Le somme richieste arrivavano anche a superare i settemila euro.

Ben organizzata anche la gerarchia e ruoli che ognuno avrebbe dovuto ricoprire: a capo di tutto l’organizzatore che dirigeva il gruppo individuando le vittime e distribuendo i compiti. Poi ecco gli incaricati del supporto logistico che si occupavano del reperimento delle sim card, spesso intestate a ignari soggetti stranieri e del noleggio di autovetture usate per gli spostamenti. I telefonisti si occupavano invece di contattare da Napoli le vittime prescelte e poi da ultimo, gli emissari, che, pronti nelle vicinanze delle abitazioni degli anziani si presentavano per riscuotere quanto preteso.

"Per eludere eventuali indagini - continuano dal comando provinciale di Arezzo - i truffatori adottavano alcune cautele come cambiare frequentemente la zona di azione, sostituendo con regolarità i cellulari e le schede sim utilizzate, così come rivolgersi a diversificate società di noleggio auto per i mezzi utilizzati".

Le indagini hanno riguardato 70 truffe, tra tentate e consumate, compiute, tra il novembre 2016 e il marzo 2017, in Toscana, Liguria, Umbria, Lazio, Abruzzo e Puglia, quantificando in circa 200mila euro il valore complessivo sottratto alle vittime.

Inoltre, sono emersi legami, anche parentali, tra due destinatari delle misure cautelari e un soggetto ritenuto affiliato a un sodalizio criminale camorristico riconducibile all’Alleanza di Secondigliano.

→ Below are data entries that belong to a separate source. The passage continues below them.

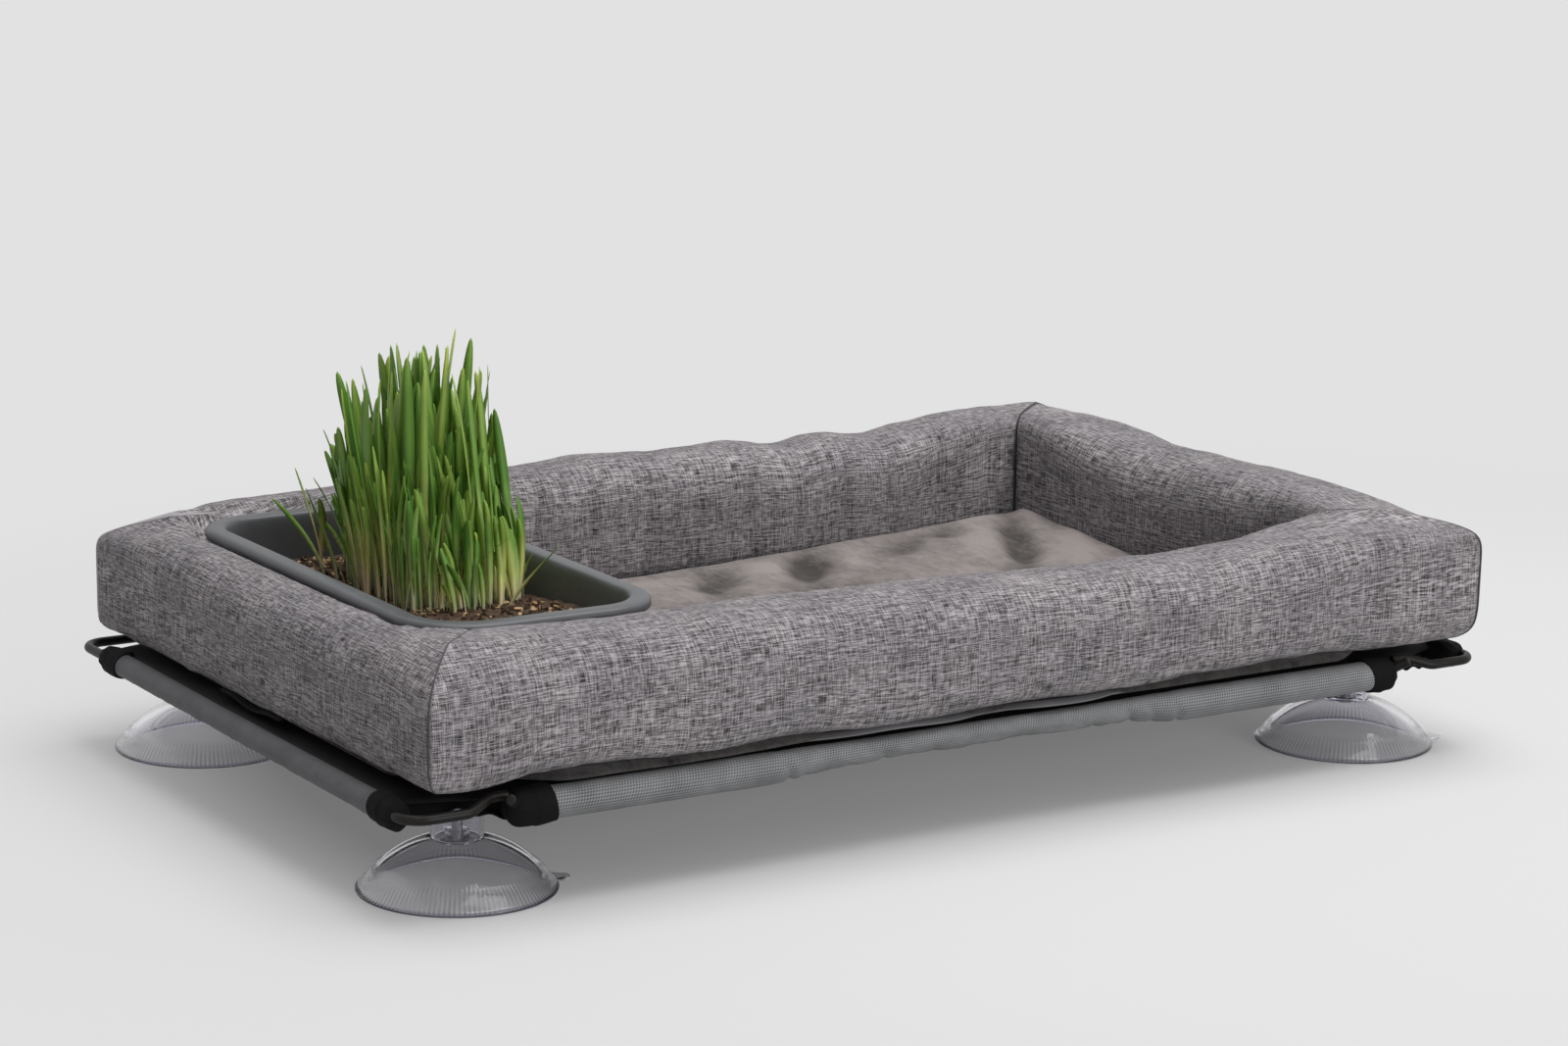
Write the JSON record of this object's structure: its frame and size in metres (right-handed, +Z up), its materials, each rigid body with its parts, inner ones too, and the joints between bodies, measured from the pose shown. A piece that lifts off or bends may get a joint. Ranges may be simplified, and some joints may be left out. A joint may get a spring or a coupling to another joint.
{
  "type": "window mounted cat perch",
  "caption": "Bolstered cat bed on a canvas sling and wire frame, held by suction cups, with a lift-out tray of cat grass.",
  "frame": {"origin": "on the surface that the four cup rims stand on, midway between the cups", "axes": "+X along the long side towards the end without the planter, +Y from the front rail to the rear rail, +Z up, away from the mounting surface"},
  "size_m": [0.6154, 0.3736, 0.2237],
  "materials": {
    "wire_black": "satin black powder coat on steel wire",
    "sling_canvas": "tight black nylon canvas",
    "binding_black": "black woven binding tape",
    "sleeve_canvas": "fine ribbed light grey polyester canvas",
    "foam": "closed-cell foam tube",
    "eyelet_metal": "pressed steel eyelet",
    "cup_clear": "clear soft vinyl with a faint violet tint",
    "neck_clear": "clear hard plastic",
    "stud_steel": "zinc plated steel",
    "mat_fleece": "short dark grey fleece",
    "cushion_plush": "brushed beige-grey plush fleece",
    "bolster_linen": "heathered grey linen-look weave",
    "strap_webbing": "black webbing",
    "planter_plastic": "matte dark grey plastic",
    "soil": "dark potting soil with husk bits",
    "grass": "fresh green blades, pale at the foot"
  },
  "bodies": {
    "frame": {"bow_left": "wire_black", "bow_right": "wire_black", "corner_binding_front_left": "binding_black", "corner_binding_front_right": "binding_black", "corner_binding_rear_left": "binding_black", "corner_binding_rear_right": "binding_black", "eyelet_front_left": "eyelet_metal", "eyelet_front_right": "eyelet_metal", "eyelet_rear_left": "eyelet_metal", "eyelet_rear_right": "eyelet_metal", "rail_front": "wire_black", "rail_rear": "wire_black", "sleeve_end_tapes": "binding_black", "sleeve_foam_front_left": "foam", "sleeve_foam_front_right": "foam", "sleeve_foam_rear_left": "foam", "sleeve_foam_rear_right": "foam", "sleeve_front": "sleeve_canvas", "sleeve_left": "sleeve_canvas", "sleeve_rear": "sleeve_canvas", "sleeve_right": "sleeve_canvas", "sling_panel": "sling_canvas"},
    "bed": {"base_mat": "mat_fleece", "bolster_front": "bolster_linen", "bolster_left": "bolster_linen", "bolster_rear": "bolster_linen", "bolster_right": "bolster_linen", "cushion": "cushion_plush", "side_strap_left": "strap_webbing", "side_strap_right": "strap_webbing"},
    "planter": {"planter_box": "planter_plastic", "soil": "soil", "cat_grass": "grass"},
    "cup_front_left": {"suction_cup_front_left": "cup_clear", "cup_neck_front_left": "neck_clear", "cup_stud_front_left": "stud_steel", "stud_washer_front_left": "stud_steel"},
    "cup_front_right": {"suction_cup_front_right": "cup_clear", "cup_neck_front_right": "neck_clear", "cup_stud_front_right": "stud_steel", "stud_washer_front_right": "stud_steel"},
    "cup_rear_left": {"suction_cup_rear_left": "cup_clear", "cup_neck_rear_left": "neck_clear", "cup_stud_rear_left": "stud_steel", "stud_washer_rear_left": "stud_steel"},
    "cup_rear_right": {"suction_cup_rear_right": "cup_clear", "cup_neck_rear_right": "neck_clear", "cup_stud_rear_right": "stud_steel", "stud_washer_rear_right": "stud_steel"}
  },
  "joints": [
    {"name": "cup_front_left_turn", "type": "hinge", "parent": "frame", "child": "cup_front_left", "pos_m": [-0.256, -0.1366, 0], "axis": [0, 0, 1], "continuous": true},
    {"name": "cup_front_right_turn", "type": "hinge", "parent": "frame", "child": "cup_front_right", "pos_m": [0.256, -0.1366, 0], "axis": [0, 0, 1], "continuous": true},
    {"name": "cup_rear_left_turn", "type": "hinge", "parent": "frame", "child": "cup_rear_left", "pos_m": [-0.256, 0.1366, 0], "axis": [0, 0, 1], "continuous": true},
    {"name": "cup_rear_right_turn", "type": "hinge", "parent": "frame", "child": "cup_rear_right", "pos_m": [0.256, 0.1366, 0], "axis": [0, 0, 1], "continuous": true},
    {"name": "bed_lift", "type": "slide", "parent": "frame", "child": "bed", "axis": [0, 0, 1], "range_m": [0, 0.15]},
    {"name": "planter_lift", "type": "slide", "parent": "bed", "child": "planter", "axis": [0, 0, 1], "range_m": [0, 0.12]}
  ]
}
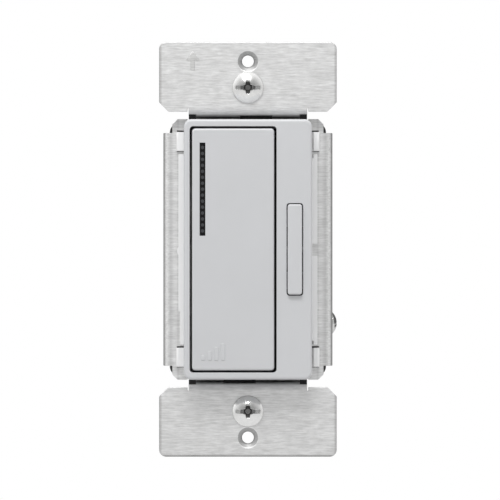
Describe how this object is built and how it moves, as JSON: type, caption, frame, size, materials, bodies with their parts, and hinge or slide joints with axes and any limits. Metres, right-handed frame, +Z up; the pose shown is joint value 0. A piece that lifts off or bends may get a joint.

Gli arrestati dovranno rispondere dei reati di associazione per delinquere finalizzata ai delitti di truffa aggravata in danno di persone anziane o comunque in condizioni di minorata difesa. I malviventi sono stati condotti presso la casa circondariale di Napoli Poggioreale e presso i rispettivi domicili dove dovranno scontare le pene detentive.